O jornal argentino La Nación, de maio de 1957, contava mais do passado dessa disputa e a repercussão da morte de Francisco California, chamando-o de rei dos ciganos da América Latina e a longa discussão entre sua filha, Teresa California, e José Nicolich. Spiro tinha 45 anos na época e se encontrava no Equador, de acordo com sua irmã ao jornal. José era um democrata cigano e se dizia inimigo da monarquia, enquanto Teresa rebatia as críticas e contava das boas ações de seu pai.
Após a conversa de Norman com o acampamento e a publicação de sua matéria, há muitos artigos e livros que citam o nome de Spiro California. No livro “Allende, el hombre y el político: memorias de un secretario privado”, de Ozren Agnic, o autor conta de um encontro interessante com a filha dele: “comentaram que a sua tribo era da Bósnia e Herzegovina, Iugoslávia. Uma delas era ninguém menos que a filha do rei dos ciganos do Chile, Spiro California. Ele me disse que seu pai, o Rei, simpatizava com a ideologia política de Salvador Allende e que seria interessante que nos encontrássemos.”
O nome de Spiro também é citado no livro “El Ultimo Tango de Salvador Allende”, de Roberto Ampuero, e em “Violeta Se Fue a los Cielos” de Ángel Parra, em que era lembrado como o homem que comandou os romanis allendistas, indicando uma continuação de seus laços com políticos chilenos. Seu legado com o povo romani no Chile é lembrado inclusive em novelas como “Romané”, lançada em 2000, que tratava da cultura deste povo e tinha membros herdeiros da família California entre os personagens principais.

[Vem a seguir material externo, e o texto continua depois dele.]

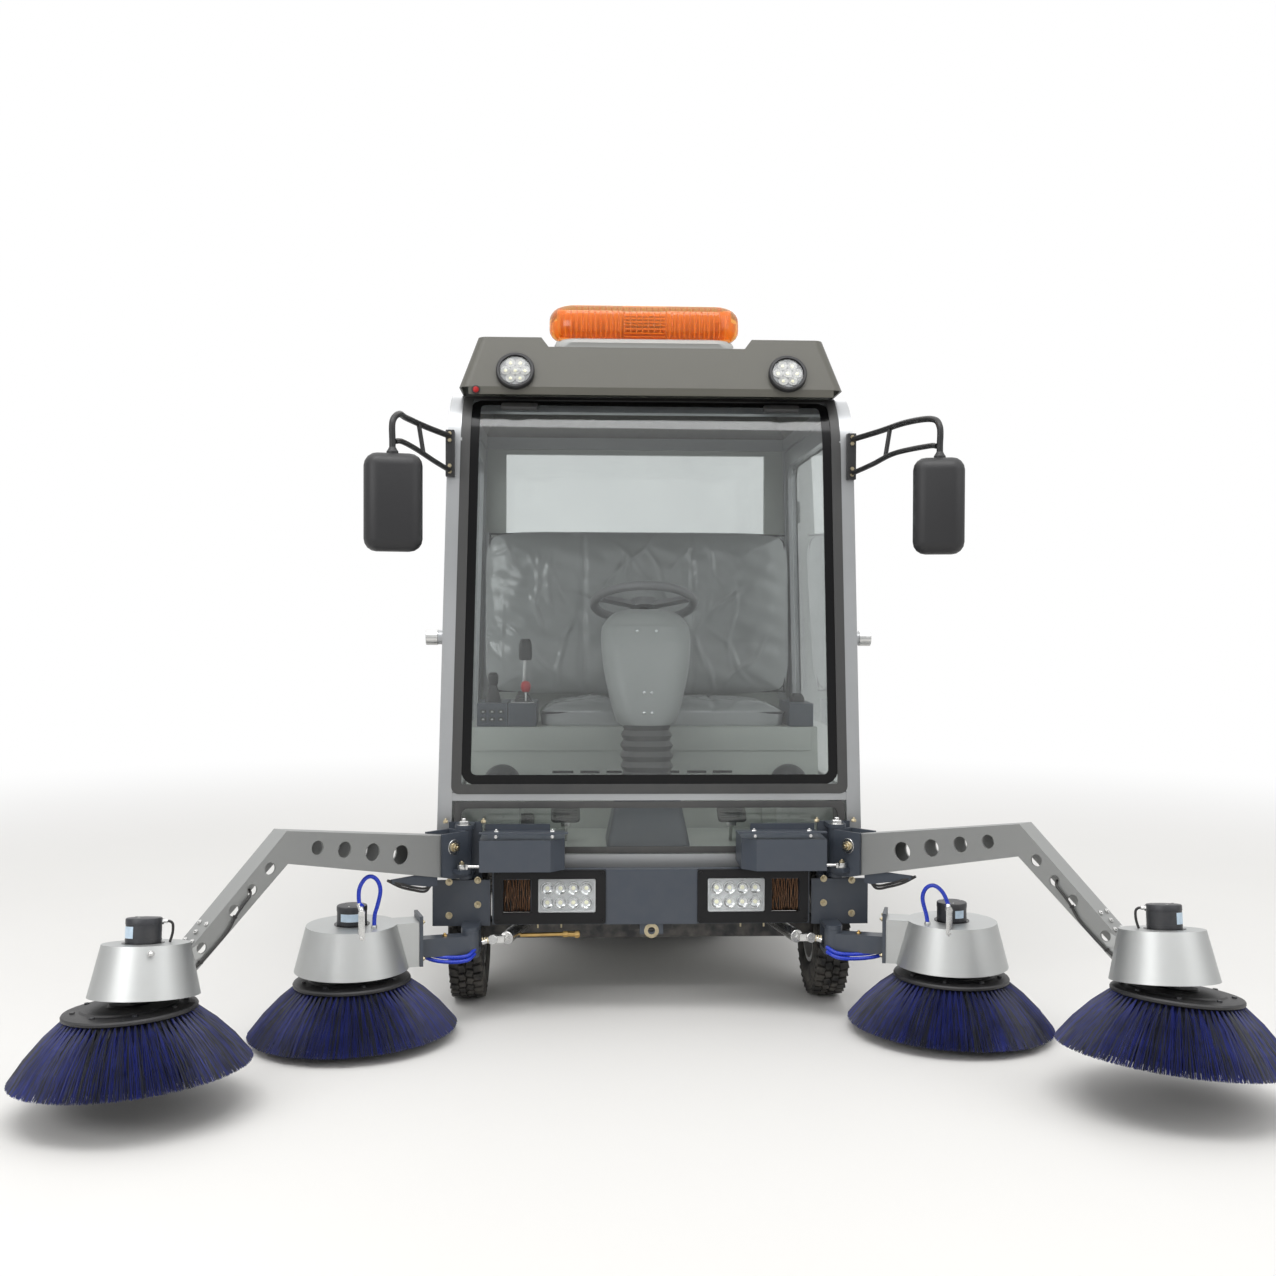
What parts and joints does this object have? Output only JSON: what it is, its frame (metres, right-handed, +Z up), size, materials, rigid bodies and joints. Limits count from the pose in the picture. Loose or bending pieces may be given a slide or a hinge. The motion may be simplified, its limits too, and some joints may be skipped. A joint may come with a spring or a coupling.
{
  "type": "compact road sweeper",
  "caption": "Compact road sweeper with enclosed cab, two long bent and two short brush arms, main roller, tipping rear hopper, steered front wheels and opening doors.",
  "frame": {"origin": "on the ground under the middle of the bounding box", "axes": "+Z up, the machine faces -Y, +X is its left side"},
  "size_m": [3.1221, 3.5942, 2.18],
  "materials": {
    "silver_paint": "satin metallic paint",
    "slate_paint": "matt powder coat",
    "chassis_paint": "satin",
    "visor": "satin",
    "glass": "polished",
    "tyre": "moulded",
    "rim": "satin",
    "bristle": "drawn filament",
    "motor": "satin",
    "amber": "clear moulded",
    "lamp": "moulded",
    "inside": "grained",
    "dark_plastic": "grained",
    "seat": "grained cover",
    "steel": "ground",
    "battery": "satin"
  },
  "bodies": {
    "chassis": {"frame_rails": "chassis_paint", "frame_cross_members": "chassis_paint", "front_axle": "chassis_paint", "rear_axle": "chassis_paint", "roller_hood": "chassis_paint", "cab_frame": "silver_paint", "cab_tub": "inside", "windscreen": "glass", "cab_windows": "glass", "roof_cap": "visor", "beacon_bar": "amber", "steering_column": "dark_plastic", "seat": "seat", "side_consoles": "dark_plastic", "front_bumper": "slate_paint", "front_lamps": "lamp", "arm_mounts": "slate_paint", "brush_actuators": "slate_paint", "mirrors": "dark_plastic", "mid_body": "silver_paint", "battery_pack": "battery"},
    "main_roller": {"main_roller": "bristle"},
    "steering_wheel": {"steering_wheel": "dark_plastic"},
    "hopper": {"hopper": "silver_paint"},
    "hopper_door": {"hopper_door": "slate_paint"},
    "hopper_barrels": {"hopper_barrels": "chassis_paint"},
    "hopper_rods": {"hopper_rods": "steel"},
    "knuckle_left": {"knuckle_left": "chassis_paint"},
    "front_wheel_left": {"tyre_front_left": "tyre", "rim_front_left": "rim"},
    "rear_wheel_left": {"tyre_rear_left": "tyre", "rim_rear_left": "rim"},
    "door_left": {"door_left": "silver_paint", "door_glass_left": "glass"},
    "knuckle_right": {"knuckle_right": "chassis_paint"},
    "front_wheel_right": {"tyre_front_right": "tyre", "rim_front_right": "rim"},
    "rear_wheel_right": {"tyre_rear_right": "tyre", "rim_rear_right": "rim"},
    "door_right": {"door_right": "silver_paint", "door_glass_right": "glass"},
    "outer_bracket_left": {"outer_bracket_left": "slate_paint"},
    "outer_arm_left": {"outer_arm_left": "silver_paint", "outer_motor_left": "motor"},
    "outer_brush_left": {"outer_brush_left": "bristle"},
    "outer_rod_left": {"outer_rod_left": "steel"},
    "inner_arm_left": {"inner_arm_left": "slate_paint", "inner_cover_left": "silver_paint", "inner_motor_left": "motor"},
    "inner_brush_left": {"inner_brush_left": "bristle"},
    "outer_bracket_right": {"outer_bracket_right": "slate_paint"},
    "outer_arm_right": {"outer_arm_right": "silver_paint", "outer_motor_right": "motor"},
    "outer_brush_right": {"outer_brush_right": "bristle"},
    "outer_rod_right": {"outer_rod_right": "steel"},
    "inner_arm_right": {"inner_arm_right": "slate_paint", "inner_cover_right": "silver_paint", "inner_motor_right": "motor"},
    "inner_brush_right": {"inner_brush_right": "bristle"}
  },
  "joints": [
    {"name": "steer_left", "type": "hinge", "parent": "chassis", "child": "knuckle_left", "pos_m": [0.515, -0.46725, 0.21], "axis": [0, 0, 1], "range_deg": [-25, 25]},
    {"name": "front_wheel_left_spin", "type": "hinge", "parent": "knuckle_left", "child": "front_wheel_left", "pos_m": [0.559, -0.46725, 0.21], "axis": [1, 0, 0], "continuous": true},
    {"name": "rear_wheel_left_spin", "type": "hinge", "parent": "chassis", "child": "rear_wheel_left", "pos_m": [0.559, 1.16275, 0.21], "axis": [1, 0, 0], "continuous": true},
    {"name": "steer_right", "type": "hinge", "parent": "chassis", "child": "knuckle_right", "pos_m": [-0.515, -0.46725, 0.21], "axis": [0, 0, 1], "range_deg": [-25, 25]},
    {"name": "front_wheel_right_spin", "type": "hinge", "parent": "knuckle_right", "child": "front_wheel_right", "pos_m": [-0.559, -0.46725, 0.21], "axis": [1, 0, 0], "continuous": true},
    {"name": "rear_wheel_right_spin", "type": "hinge", "parent": "chassis", "child": "rear_wheel_right", "pos_m": [-0.559, 1.16275, 0.21], "axis": [1, 0, 0], "continuous": true},
    {"name": "steering_wheel_turn", "type": "hinge", "parent": "chassis", "child": "steering_wheel", "pos_m": [0, -0.16725, 1.24], "axis": [0, 0.342, 0.9397], "range_deg": [-300, 300]},
    {"name": "door_left_hinge", "type": "hinge", "parent": "chassis", "child": "door_left", "pos_m": [0.64454, 0.49275, 1.10031], "axis": [-0.0261, 0, 0.9997], "range_deg": [0, 70]},
    {"name": "door_right_hinge", "type": "hinge", "parent": "chassis", "child": "door_right", "pos_m": [-0.64454, 0.49275, 1.10031], "axis": [0.0261, 0, 0.9997], "range_deg": [-70, 0]},
    {"name": "main_roller_spin", "type": "hinge", "parent": "chassis", "child": "main_roller", "pos_m": [0, 0.31275, 0.17], "axis": [1, 0, 0], "continuous": true},
    {"name": "hopper_tilt", "type": "hinge", "parent": "chassis", "child": "hopper", "pos_m": [0, 1.73075, 0.43], "axis": [-1, 0, 0], "range_deg": [0, 45]},
    {"name": "hopper_door_hinge", "type": "hinge", "parent": "hopper", "child": "hopper_door", "pos_m": [0, 1.77575, 1.416], "axis": [1, 0, 0], "range_deg": [0, 75]},
    {"name": "hopper_barrels_turn", "type": "hinge", "parent": "chassis", "child": "hopper_barrels", "pos_m": [0, 0.87275, 0.45], "axis": [-1, 0, 0], "range_deg": [0, 2.7]},
    {"name": "hopper_rods_slide", "type": "slide", "parent": "hopper_barrels", "child": "hopper_rods", "axis": [0, 0.9782, 0.2079], "range_m": [0, 0.152]},
    {"name": "outer_swing_left", "type": "hinge", "parent": "chassis", "child": "outer_bracket_left", "pos_m": [0.56, -0.69725, 0.519], "axis": [0, 0, 1], "range_deg": [-20, 20]},
    {"name": "outer_lift_left", "type": "hinge", "parent": "outer_bracket_left", "child": "outer_arm_left", "pos_m": [0.6092, -0.75385, 0.519], "axis": [-0.7547, -0.6561, 0], "range_deg": [-2, 20]},
    {"name": "outer_brush_left_spin", "type": "hinge", "parent": "outer_arm_left", "child": "outer_brush_left", "pos_m": [1.25673, -1.49875, 0.283], "axis": [0.0841, 0.0731, 0.9938], "continuous": true},
    {"name": "outer_rod_left_slide", "type": "slide", "parent": "chassis", "child": "outer_rod_left", "axis": [1, 0, 0], "range_m": [-0.031, 0.031]},
    {"name": "inner_swing_left", "type": "hinge", "parent": "chassis", "child": "inner_arm_left", "pos_m": [0.535, -0.78725, 0.2375], "axis": [0, 0, 1], "range_deg": [-35, 5]},
    {"name": "inner_brush_left_spin", "type": "hinge", "parent": "inner_arm_left", "child": "inner_brush_left", "pos_m": [0.86213, -0.88353, 0.172], "axis": [0.0257, 0.018, 0.9995], "continuous": true},
    {"name": "outer_swing_right", "type": "hinge", "parent": "chassis", "child": "outer_bracket_right", "pos_m": [-0.56, -0.69725, 0.519], "axis": [0, 0, 1], "range_deg": [-20, 20]},
    {"name": "outer_lift_right", "type": "hinge", "parent": "outer_bracket_right", "child": "outer_arm_right", "pos_m": [-0.61229, -0.75102, 0.519], "axis": [-0.7169, 0.6972, 0], "range_deg": [-2, 20]},
    {"name": "outer_brush_right_spin", "type": "hinge", "parent": "outer_arm_right", "child": "outer_brush_right", "pos_m": [-1.30039, -1.45861, 0.256], "axis": [-0.0525, 0.0511, 0.9973], "continuous": true},
    {"name": "outer_rod_right_slide", "type": "slide", "parent": "chassis", "child": "outer_rod_right", "axis": [1, 0, 0], "range_m": [-0.031, 0.031]},
    {"name": "inner_swing_right", "type": "hinge", "parent": "chassis", "child": "inner_arm_right", "pos_m": [-0.535, -0.78725, 0.2375], "axis": [0, 0, 1], "range_deg": [-5, 35]},
    {"name": "inner_brush_right_spin", "type": "hinge", "parent": "inner_arm_right", "child": "inner_brush_right", "pos_m": [-0.86213, -0.88353, 0.172], "axis": [-0.0257, 0.018, 0.9995], "continuous": true}
  ],
  "couplings": [
    {"joint": "steer_right", "follows": "steer_left", "ratio": 1},
    {"joint": "steering_wheel_turn", "follows": "steer_left", "ratio": 12},
    {"joint": "hopper_barrels_turn", "follows": "hopper_tilt", "ratio": 0.0484},
    {"joint": "hopper_rods_slide", "follows": "hopper_tilt", "m_per_rad": 0.1888},
    {"joint": "outer_rod_left_slide", "follows": "outer_swing_left", "m_per_rad": 0.085},
    {"joint": "outer_rod_right_slide", "follows": "outer_swing_right", "m_per_rad": 0.085}
  ]
}
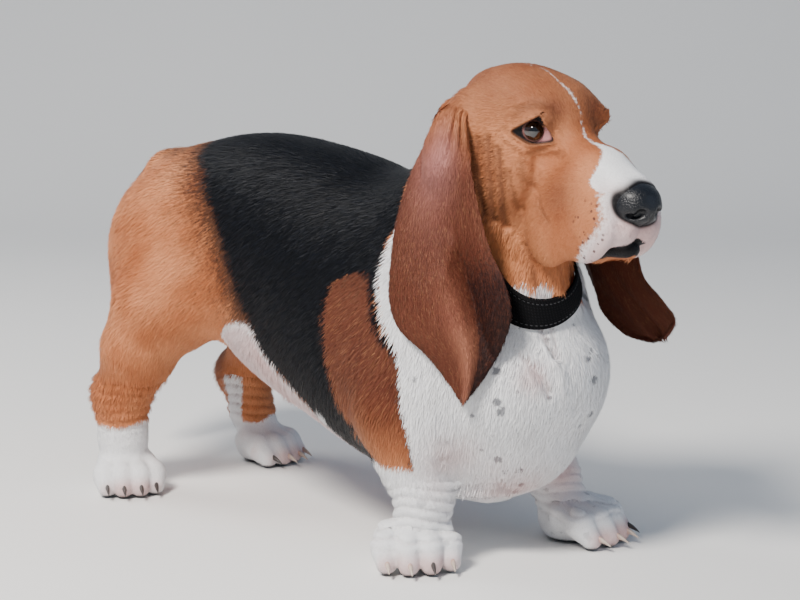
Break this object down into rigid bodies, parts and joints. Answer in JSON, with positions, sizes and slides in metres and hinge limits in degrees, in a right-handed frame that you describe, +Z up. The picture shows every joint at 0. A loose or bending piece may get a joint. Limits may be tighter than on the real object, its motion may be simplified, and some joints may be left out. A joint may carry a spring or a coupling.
{
  "type": "basset hound model",
  "caption": "Life-size still model of a tricolour basset hound standing square, head turned slightly, long ears hanging, wearing a plain band collar.",
  "frame": {"origin": "on the ground under the middle of the model's outline", "axes": "+Z up, the dog faces -Y, its left side is +X"},
  "size_m": [0.3056, 0.8286, 0.505],
  "materials": {
    "coat_black": "short dense coat with a soft sheen",
    "coat_tan": "short dense coat",
    "coat_head": "very short coat",
    "coat_ear": "velvety short coat",
    "coat_white": "short dense coat",
    "lip": "moist dark skin",
    "nose": "moist pebbled skin",
    "eye": "wet and clear",
    "collar": "flat woven webbing",
    "claw": "horn"
  },
  "bodies": {
    "root": {"torso": "coat_black", "neck": "coat_tan", "head": "coat_head", "lower_jaw": "lip", "nose": "nose", "ear_right": "coat_ear", "ear_left": "coat_ear", "eye_right": "eye", "eye_left": "eye", "collar": "collar", "tail": "coat_tan", "fore_leg_right": "coat_tan", "fore_leg_left": "coat_tan", "fore_paw_right": "coat_white", "fore_paw_left": "coat_white", "hind_leg_right": "coat_tan", "hind_leg_left": "coat_tan", "hind_paw_right": "coat_white", "hind_paw_left": "coat_white", "fore_claw_right_1": "claw", "fore_claw_right_2": "claw", "fore_claw_right_3": "claw", "fore_claw_right_4": "claw", "fore_claw_left_1": "claw", "fore_claw_left_2": "claw", "fore_claw_left_3": "claw", "fore_claw_left_4": "claw", "hind_claw_right_1": "claw", "hind_claw_right_2": "claw", "hind_claw_right_3": "claw", "hind_claw_right_4": "claw", "hind_claw_left_1": "claw", "hind_claw_left_2": "claw", "hind_claw_left_3": "claw", "hind_claw_left_4": "claw"}
  },
  "joints": []
}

Spiro California morreu em Julho de 1972. Houve 3 dias de velório e uma série de celebrações, um recorte de um jornal chileno desconhecido dizia após o anúncio de sua morte em letras garrafais que Spiro deixou 18 filhos e 60 netos, e sobre seu desejo de uma vida sedentária, dizia: “O fabuloso monarca Spiro California queria viver em um chalé construído por suas próprias mãos”.